╭──
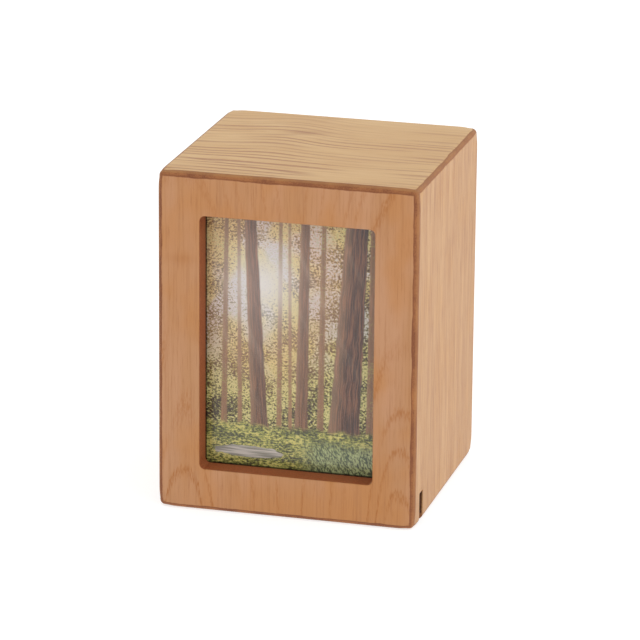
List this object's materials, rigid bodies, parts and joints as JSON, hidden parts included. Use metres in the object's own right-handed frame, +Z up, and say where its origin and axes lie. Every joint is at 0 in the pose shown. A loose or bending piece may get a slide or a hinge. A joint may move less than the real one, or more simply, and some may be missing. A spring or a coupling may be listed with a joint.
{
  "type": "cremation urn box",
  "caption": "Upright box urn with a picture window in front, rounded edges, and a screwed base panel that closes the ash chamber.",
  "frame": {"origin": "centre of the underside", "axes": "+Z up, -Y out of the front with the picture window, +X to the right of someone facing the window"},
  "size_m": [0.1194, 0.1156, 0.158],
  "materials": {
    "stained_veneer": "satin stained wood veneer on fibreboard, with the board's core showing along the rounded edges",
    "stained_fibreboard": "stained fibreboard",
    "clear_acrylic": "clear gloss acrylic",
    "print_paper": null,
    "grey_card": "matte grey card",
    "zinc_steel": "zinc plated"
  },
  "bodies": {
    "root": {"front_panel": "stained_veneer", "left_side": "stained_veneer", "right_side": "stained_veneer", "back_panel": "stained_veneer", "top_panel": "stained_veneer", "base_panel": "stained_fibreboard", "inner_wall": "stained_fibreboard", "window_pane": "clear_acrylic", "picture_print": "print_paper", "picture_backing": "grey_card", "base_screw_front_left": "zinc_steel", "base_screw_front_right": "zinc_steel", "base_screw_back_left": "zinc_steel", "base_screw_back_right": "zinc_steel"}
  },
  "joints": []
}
╰──
Given problem: Count how many lines above include the word "materials" and answer with that figure only.

Worked answer: 2